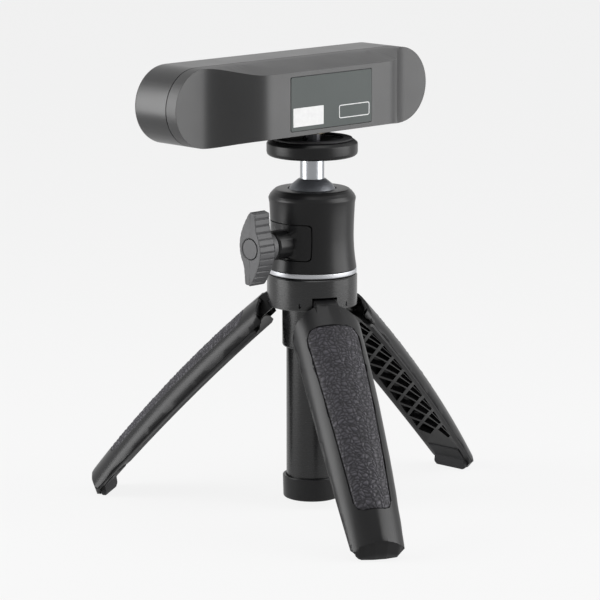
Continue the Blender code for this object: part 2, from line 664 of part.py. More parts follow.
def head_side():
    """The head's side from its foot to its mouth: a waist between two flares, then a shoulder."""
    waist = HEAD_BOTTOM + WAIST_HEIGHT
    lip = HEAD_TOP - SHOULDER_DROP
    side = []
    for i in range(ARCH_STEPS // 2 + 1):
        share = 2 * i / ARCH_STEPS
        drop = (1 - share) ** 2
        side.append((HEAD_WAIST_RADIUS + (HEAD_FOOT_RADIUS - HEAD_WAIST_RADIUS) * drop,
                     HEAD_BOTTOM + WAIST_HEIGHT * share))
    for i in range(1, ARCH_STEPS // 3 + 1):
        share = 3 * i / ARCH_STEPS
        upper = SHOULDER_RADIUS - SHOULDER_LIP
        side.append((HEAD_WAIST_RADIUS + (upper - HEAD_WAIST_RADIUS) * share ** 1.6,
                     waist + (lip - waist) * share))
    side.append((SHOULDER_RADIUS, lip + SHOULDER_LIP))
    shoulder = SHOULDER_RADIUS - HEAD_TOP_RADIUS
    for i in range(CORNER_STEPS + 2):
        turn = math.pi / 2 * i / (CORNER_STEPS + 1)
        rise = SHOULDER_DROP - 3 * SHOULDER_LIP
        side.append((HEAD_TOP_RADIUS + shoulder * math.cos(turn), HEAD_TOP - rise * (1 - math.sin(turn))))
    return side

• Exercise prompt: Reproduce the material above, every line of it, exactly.

• Answer to the exercise:
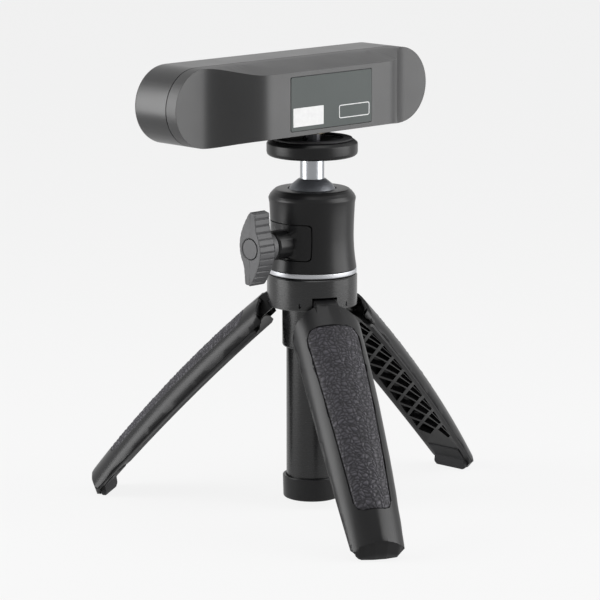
Continue the Blender code for this object: part 2, from line 664 of part.py. More parts follow.
def head_side():
    """The head's side from its foot to its mouth: a waist between two flares, then a shoulder."""
    waist = HEAD_BOTTOM + WAIST_HEIGHT
    lip = HEAD_TOP - SHOULDER_DROP
    side = []
    for i in range(ARCH_STEPS // 2 + 1):
        share = 2 * i / ARCH_STEPS
        drop = (1 - share) ** 2
        side.append((HEAD_WAIST_RADIUS + (HEAD_FOOT_RADIUS - HEAD_WAIST_RADIUS) * drop,
                     HEAD_BOTTOM + WAIST_HEIGHT * share))
    for i in range(1, ARCH_STEPS // 3 + 1):
        share = 3 * i / ARCH_STEPS
        upper = SHOULDER_RADIUS - SHOULDER_LIP
        side.append((HEAD_WAIST_RADIUS + (upper - HEAD_WAIST_RADIUS) * share ** 1.6,
                     waist + (lip - waist) * share))
    side.append((SHOULDER_RADIUS, lip + SHOULDER_LIP))
    shoulder = SHOULDER_RADIUS - HEAD_TOP_RADIUS
    for i in range(CORNER_STEPS + 2):
        turn = math.pi / 2 * i / (CORNER_STEPS + 1)
        rise = SHOULDER_DROP - 3 * SHOULDER_LIP
        side.append((HEAD_TOP_RADIUS + shoulder * math.cos(turn), HEAD_TOP - rise * (1 - math.sin(turn))))
    return side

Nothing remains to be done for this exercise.